Instruction:
List each line of the data in which the string "into" appears.

Dataset extract:
--------------------

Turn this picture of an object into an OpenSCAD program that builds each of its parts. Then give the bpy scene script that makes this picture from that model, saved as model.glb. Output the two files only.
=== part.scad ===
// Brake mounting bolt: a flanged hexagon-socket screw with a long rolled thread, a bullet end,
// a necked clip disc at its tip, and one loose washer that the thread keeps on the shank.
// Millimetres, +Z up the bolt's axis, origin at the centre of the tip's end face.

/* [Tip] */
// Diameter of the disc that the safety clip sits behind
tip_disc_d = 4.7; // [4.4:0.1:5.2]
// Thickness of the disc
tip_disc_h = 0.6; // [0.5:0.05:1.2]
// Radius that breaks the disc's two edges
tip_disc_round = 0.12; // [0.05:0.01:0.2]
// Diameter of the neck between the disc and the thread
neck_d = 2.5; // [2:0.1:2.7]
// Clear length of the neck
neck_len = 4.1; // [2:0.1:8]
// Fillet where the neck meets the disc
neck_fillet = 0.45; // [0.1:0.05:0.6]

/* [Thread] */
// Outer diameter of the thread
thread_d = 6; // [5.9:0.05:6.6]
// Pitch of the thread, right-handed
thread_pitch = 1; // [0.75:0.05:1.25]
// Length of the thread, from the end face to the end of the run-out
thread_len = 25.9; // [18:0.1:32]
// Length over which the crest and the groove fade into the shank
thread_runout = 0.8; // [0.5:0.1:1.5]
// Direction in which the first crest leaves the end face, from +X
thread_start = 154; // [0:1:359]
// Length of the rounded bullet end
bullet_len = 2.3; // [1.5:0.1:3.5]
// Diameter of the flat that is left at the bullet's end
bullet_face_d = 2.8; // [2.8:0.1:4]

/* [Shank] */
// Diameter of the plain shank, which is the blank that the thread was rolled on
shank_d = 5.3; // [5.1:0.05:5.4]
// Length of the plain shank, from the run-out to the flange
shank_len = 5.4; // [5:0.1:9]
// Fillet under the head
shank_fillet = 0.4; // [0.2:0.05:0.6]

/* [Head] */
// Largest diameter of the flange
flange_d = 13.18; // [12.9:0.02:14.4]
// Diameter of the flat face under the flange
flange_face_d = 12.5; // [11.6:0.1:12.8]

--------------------

Solved problem:
Turn this picture of an object into an OpenSCAD program that builds each of its parts. Then give the bpy scene script that makes this picture from that model, saved as model.glb. Output the two files only.
// Length over which the crest and the groove fade into the shank